SANDERS SUPPORTER BOOS CLINTON
At a Sanders campaign rally on Friday night, one of his high-profile supporters waded into an ongoing fight with Hillary Clinton, his Democratic primary opponent in the 2016 White House contest.
In an interview last month, Clinton said no one in the Senate liked Sanders, and she criticized how his supporters treated her after she won the nomination four years ago.
On Friday, when the crowd at Sanders’ rally began to boo at the mention of Clinton’s name, the moderator interjected, “We’re not going to boo here, we’re classy here.”
But U.S. Representative Rashida Tlaib, speaking on a panel at the event, was not having any of it.
“No, no. I’ll boo. Boo,” the congresswoman said. “You all know I can’t be quiet, no, we’re going to boo. That’s all right, the haters will shut up on Monday when we win.”
On Saturday, she voiced regret.
“I allowed my disappointment with Secretary Clinton’s latest comments about Senator Sanders and his supporters get the best of me,” Tlaib said in a statement on Twitter, adding the movement “deserved better.”
UNION FLIPS TO BIDEN
A labor union representing 200,000 transit workers endorsed Biden on Saturday, a shift after having backed Sanders in the 2016 campaign.

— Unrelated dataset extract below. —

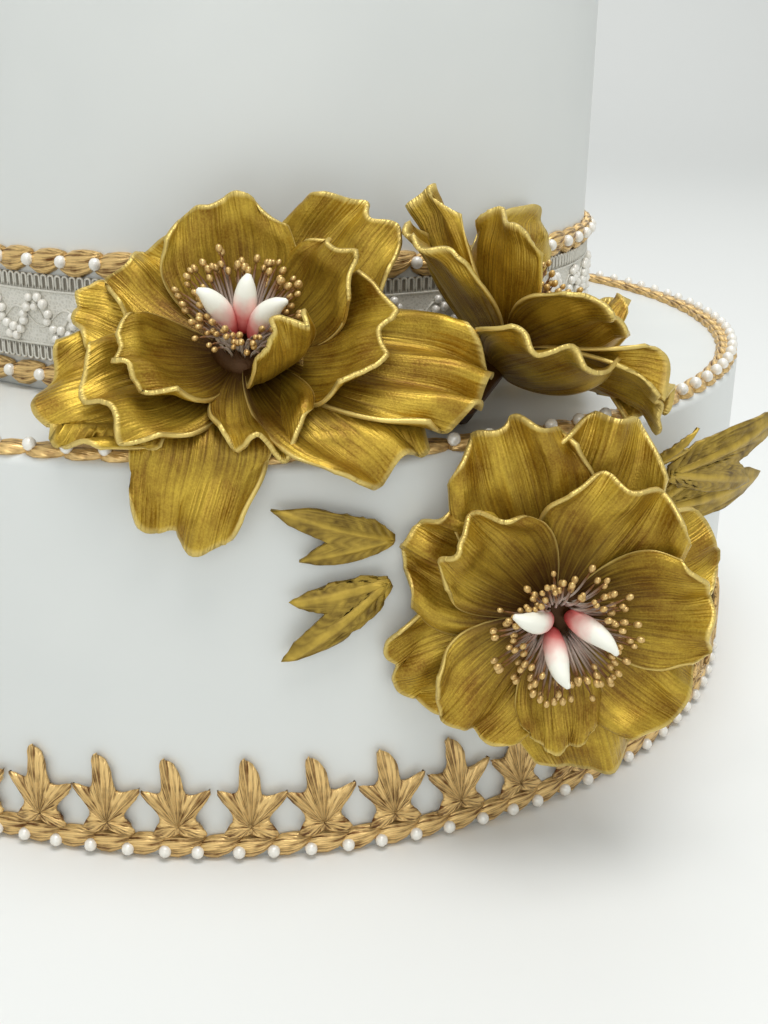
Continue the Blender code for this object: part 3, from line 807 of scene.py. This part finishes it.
# %% Petal rim and root: painted highlight and painted shade
petal_split = add(gold, "SeparateXYZ", {}, {"Vector": petal_uv})
petal_reach = add(
    gold, "Math", {"operation": "MULTIPLY_ADD", 1: 0.5}, {0: petal_veins, 2: petal_split.outputs["Y"]},
)
# Painted shade: the petal darkens to a deep brown towards its root, where it comes out from under the others
petal_root_shade_fade = add(
    gold, "MapRange", {"interpolation_type": "SMOOTHSTEP", "From Min": 0.25, "From Max": 1.1},
    {"Value": petal_reach},
)
petal_root_shade_mix = add(
    gold, "Mix", {"data_type": "RGBA", 6: "#432504"}, {0: petal_root_shade_fade, 7: petal_body.outputs[2]},
)
petal_centred = add(
    gold, "Math", {"operation": "MULTIPLY_ADD", 1: 2.0, 2: -1.0}, {0: petal_split.outputs["X"]},
)
petal_side = add(gold, "Math", {"operation": "ABSOLUTE"}, {0: petal_centred})
petal_far = add(gold, "Math", {"operation": "MAXIMUM"}, {0: petal_side, 1: petal_split.outputs["Y"]})
# Painted highlight: a pale gold line along the rim, where the thin edge catches the light, a little uneven
# along its length
petal_highlight_reach = add(gold, "Math", {"operation": "MULTIPLY_ADD", 1: 0.04}, {0: petal_patch, 2: petal_far})
petal_rim_highlight = add(
    gold, "MapRange", {"From Min": 0.985, "From Max": 1.015, "To Max": 0.85}, {"Value": petal_highlight_reach},
)
petal_highlight_mix = add(
    gold, "Mix", {"data_type": "RGBA", 7: "#e3c976"}, {0: petal_rim_highlight, 6: petal_root_shade_mix.outputs[2]},
)
join(gold_shader, "Base Color", petal_highlight_mix.outputs[2])
petal_crease = add(gold, "Math", {"operation": "MULTIPLY"}, {0: petal_veins, 1: petal_split.outputs["Y"]})
petal_height = add(gold, "Math", {"operation": "MULTIPLY_ADD", 1: 0.2}, {0: petal_dust, 2: petal_crease})
petal_bump = add(gold, "Bump", {"Strength": 0.7, "Distance": 0.7 * MM}, {"Height": petal_height})
join(gold_shader, "Normal", petal_bump)
print("nodes in it:", len(gold.node_tree.nodes))

# %% [markdown]
# ## How a petal bends
# A petal is a flat grid bent by a rule, the same rule and the same sizes as its plain solid: a
# midline whose slope changes evenly from root to rim, a width that opens fast, sides that cup
# and a rim that ruffles. The detailed petal adds a second, quicker ruffle, a curled lip and a
# fan of fine ridges. Where it meets the cake it bends against it.

# %% Room for the cake
BRAID_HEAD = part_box("lace_head_braid")[1].z
PEARL_ROOM = 1.75 * MM
# Over these lengths a petal eases back to the cake above a braid, inside it and over it
HEAD_EASE = 5 * MM
RIM_NEAR, RIM_FAR = 10 * MM, 18 * MM
FOOT_NEAR, FOOT_FAR = 29 * MM, 36 * MM
LOWEST = 2 * MM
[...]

Sanders has been racking up union endorsements, support that played an important role in his failed 2016 bid for the nomination.
The Amalgamated Transit Union (ATU) announced it is encouraging members to support Biden after a survey of the union’s membership found a majority believe the former vice president is the best positioned to beat Trump.
“Joe Biden has been a true champion of working Americans throughout his career,” said ATU International President John Costa in a statement. “We know he will fight to rebuild the middle class by restoring the rights of labor, advancing racial justice and equity, and bolstering our economy through unprecedented investment in public services like transit.”